Par Adrien Cherqui
Passage au crible n° 156
Source: Chaos International
Le 28 décembre 2016, l’OSCE (Organisation pour la sécurité et la coopération en Europe) a annoncé qu’à l’automne 2016 son système d’information avait fait l’objet d’un piratage sophistiqué. Selon cette institution, cette attaque compromet « la confidentialité de son réseau informatique interne et [met] en danger sa protection ». Courriers électroniques et dossiers confidentiels pourraient en effet être accessibles. Pour l’heure, le renseignement occidental soupçonne le groupe de hackers russes APT28, déjà connu pour ses liens avec les services spéciaux de la Russie.
> Rappel historique
> Cadrage théorique
> Analyse
> Références
Rappel historique
Cette récente intrusion dans le réseau de l’organisation basée à Vienne pose l’impérieuse question de la sécurité des données en Europe. Elle met également en première ligne les stratégies adoptées pour répondre à cet enjeu devenu un réel impératif.
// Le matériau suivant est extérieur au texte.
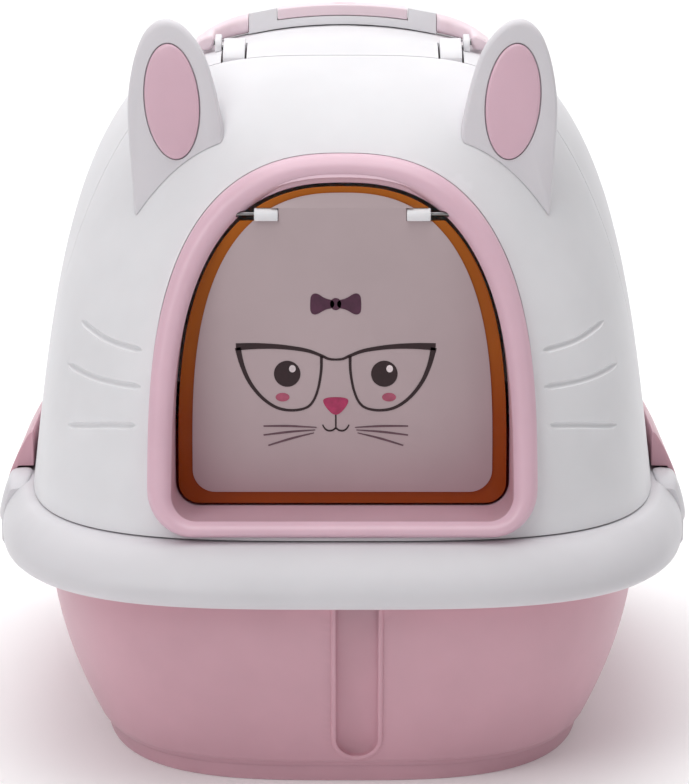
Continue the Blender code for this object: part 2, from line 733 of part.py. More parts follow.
def make_handle():
    axis = (0.0, *HANDLE_AXIS)
    turn_r = 0.0200
    for side, side_name in ((-1, "left"), (1, "right")):
        stations = [((0.0574, GRIP_Y), (0.0, 1.0), GRIP_HALF - 0.0005)]
        corner = (ARM_X - turn_r, GRIP_Y - turn_r)
        turn_steps = 6
        for i in range(turn_steps + 1):
            turn = math.radians(90 - 90 * i / turn_steps)
            out = (math.cos(turn), math.sin(turn))
            half = GRIP_HALF + (ARM_HALF - GRIP_HALF) * i / turn_steps
            stations.append(((corner[0] + turn_r * out[0], corner[1] + turn_r * out[1]), out, half))
        for y in (-0.024, HANDLE_AXIS[0], HANDLE_AXIS[0] - 0.0030):
            stations.append(((ARM_X, y), (1.0, 0.0), ARM_HALF))
        sections = []
        for centre, across, half in stations:
            section = arm_section(centre, across, half, 0.0)
            sections.append([(side * x, y, z) for x, y, z in section])
        tip = []
        for x, y, z in sections[-1]:
            tip.append((x, y - 0.0016, HANDLE_AXIS[1] + (z - HANDLE_AXIS[1]) * 0.6))
        sections.append(tip)
        arm = add_object(f"handle_arm_{side_name}", loft(sections), PARTS, PALE_PINK, 0.35)
        set_origin(arm, axis)
        centre = (side * HANDLE_PIN_X, *HANDLE_AXIS)
        bore = rod(centre, "X", HANDLE_PIN_R + GAP, HANDLE_PIN_LENGTH + 4 * GAP, PIN_SIDES)
        boolean(arm, cutter(f"arm_bore_{side_name}", bore))
        pin = rod(centre, "X", HANDLE_PIN_R, HANDLE_PIN_LENGTH, PIN_SIDES)
        set_origin(add_object(f"handle_pin_{side_name}", pin, PARTS, STEEL, 0.3, 1.0), axis)
        bracket = bpy.data.objects[f"top_bracket_{side_name}"]
        bore = rod((side * 0.0750, *HANDLE_AXIS), "X", HANDLE_PIN_R + GAP, 0.0056, PIN_SIDES)
        boolean(bracket, cutter(f"bracket_handle_bore_{side_name}", bore))

    def grip_section(x, share_low, share_high, crown):
        low, high = handle_bottom(abs(x)), handle_top(abs(x)) + crown
        section = []
        for s, t in ((-1, 0.0), (-1, 1.0), (1, 1.0), (1, 0.0)):
            z = low + (high - low) * (share_low + (share_high - share_low) * t)
            section.append((x, GRIP_Y + s * GRIP_HALF, z))
        return section

    inner, outer = BLOCK_X
    stations = []
    for side in (-1, 1):
        edges = [
            (side * outer, 1.0, 0.0006),
            (side * inner, 1.0, 0.0006),
            (side * (inner - 0.0001), COVER_FOOT, 0.0),
        ]
        if side > 0:
            edges.reverse()
        stations.append(edges)
    middle = []
    steps = 8
    for i in range(1, steps):
        middle.append((-inner + 2 * inner * i / steps, COVER_FOOT, 0.0))
    stations = stations[0] + middle + stations[1]
    sections = [grip_section(x, 0.0, share, crown) for x, share, crown in stations]
    grip = add_object("handle_grip", loft(sections), PARTS, WHITE, 0.35)
    set_origin(grip, axis)
    sections = []
    reach = inner - 0.0006
    for i in range(steps + 1):
        x = -reach + 2 * reach * i / steps
        section = grip_section(x, COVER_FOOT, 1.0, 0.0)
        lifted = []
        for px, py, pz in section:
            lifted.append((px, py, pz + (0.0004 if pz < section[1][2] - 0.001 else 0.0)))
        sections.append(lifted)
    cover = add_object("handle_cover", loft(sections), PARTS, PALE_PINK, 0.35)
    set_origin(cover, axis)


# ---------------------------------------------------------------- assembly

def main():
    clear_scene()
    collection(PARTS)
    collection(CUTTERS)
    envelope = cutter("hood_envelope", loft(hood_rings(offset=GAP, base_drop=0.01)))
    make_pan()
    make_rim()
    make_latches()
    rear = hood_shell("hood_rear", keep_front=False)
    lid = hood_shell("hood_front", keep_front=True)
    make_door_hole(lid)
    set_origin(lid, (0.0, *LID_AXIS))
    make_frame()
    make_flap()
    make_ears(envelope)
    make_lid_hinge(rear)
    make_top_brackets(envelope)
    make_handle()


main()
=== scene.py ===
"""The looks of a hooded cat litter box: shells, moulded details, printed flap, materials and light."""

import json
import math

import bmesh
import bpy
from mathutils import Matrix, Vector


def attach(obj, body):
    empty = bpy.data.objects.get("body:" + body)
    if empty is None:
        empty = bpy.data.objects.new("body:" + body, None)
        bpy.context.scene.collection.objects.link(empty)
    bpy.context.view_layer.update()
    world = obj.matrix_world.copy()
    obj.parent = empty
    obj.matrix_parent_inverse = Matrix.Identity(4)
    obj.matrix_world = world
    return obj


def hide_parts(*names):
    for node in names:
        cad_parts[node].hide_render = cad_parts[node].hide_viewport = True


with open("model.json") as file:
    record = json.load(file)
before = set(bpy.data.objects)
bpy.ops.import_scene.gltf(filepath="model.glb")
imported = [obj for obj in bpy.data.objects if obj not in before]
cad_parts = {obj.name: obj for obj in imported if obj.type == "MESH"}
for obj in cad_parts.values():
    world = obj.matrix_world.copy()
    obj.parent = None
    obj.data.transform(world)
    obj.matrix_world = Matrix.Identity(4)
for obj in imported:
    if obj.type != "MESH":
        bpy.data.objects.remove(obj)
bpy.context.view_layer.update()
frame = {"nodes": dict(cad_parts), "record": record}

RECORD = frame["record"]
BODY_OF = {node: body for body, nodes in RECORD["behaviour"]["bodies"].items() for node in nodes}
SLOT_OF = {part["node"]: part["material_slot"] for part in RECORD["subparts"]}
SIDES = ((-1, "left"), (1, "right"))

# Driving dimensions, in metres. The channel's are those of its inside, and the rest are the CAD's.
GAP = 0.0003
WALL = 0.003
AROUND = 176
SHARP_ANGLE = math.radians(35)
ROD_SIDES = 32

PAN_FOOT = (0.1455, 0.2000)
PAN_FOOT_TOP = 0.0125
PAN_BASE = (0.1510, 0.2045)
PAN_GROW = 0.0275
PAN_WALL_TOP = 0.1130
PAN_FLANGE = (0.1965, 0.2455)
PAN_FLANGE_Z = (0.1165, 0.1190)
PAN_N = 3.15
CHANNEL_X = 0.0082
CHANNEL_HALF = 0.0120
CHANNEL_DEPTH = 0.0075
CHANNEL_BOTTOM = 0.0175
CHANNEL_LIP = 0.0018
CHANNEL_WALL = 0.0030
CHANNEL_BACK = 0.0015

RIM_N = 3.35
HOOD_BASE_Z = 0.1475
HOOD_HEIGHT = 0.2680
HOOD_HALF = (0.1878, 0.2170)
HOOD_TAPER = (0.146, 0.1743)
HOOD_ROUND = (3.3867, 2.5)
DECK_TOP = 0.4135
DECK_CROWN = 1.84
DECK_SOFTNESS = 0.0022
SEAM_Y = -0.0733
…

Sans conteste, ces derniers mois ont marqué un tournant majeur dans le traitement de l’information numérique réalisé par l’Union européenne et plus largement sur le plan mondial. À cet égard, plusieurs évolutions sont venues actualiser et augmenter le corpus normatif européen en matière de sécurité de l’information et des données à caractère personnel. Mentionnons tout d’abord le Safe Harbor qui encadrait, depuis le 26 juillet 2000, les transferts de données personnelles des citoyens européens vers les États-Unis. Ce texte négocié par la Commission européenne et le Département du Commerce américain permettait à plus de 4000 entreprises d’héberger et d’envoyer ces informations sur le territoire américain. Relativement peu contraignants, les principes fondateurs de ce cadre juridique – la notification des individus sur le traitement de leurs données, leur possible transmission à des tiers avec autorisation préalable, etc. – ont finalement été remis en cause en 2013, après les révélations du lanceur d’alertes Edward Snowden. Mettant au jour les vastes programmes de collectes de données opérées par des sociétés américaines comme Amazon, Google, Microsoft, Facebook – et leur coopération à des fins de renseignement par la NSA (National Security Agency), le whistle blower a sonné le glas de la confiance internationale qui sous-tendait cet accord. Finalement, la CJUE (Cour de justice de l’Union européenne) a invalidé le Safe Harbor le 6 octobre 2015 avec l’arrêt C-362/14 Maximilian Schrems/Data Protection Commissionner. Néanmoins, des dispositions comme les binding corporate rules ou bien l’application de clauses contractuelles permettaient auxdites compagnies de se soustraire à l’arrêt Schrems.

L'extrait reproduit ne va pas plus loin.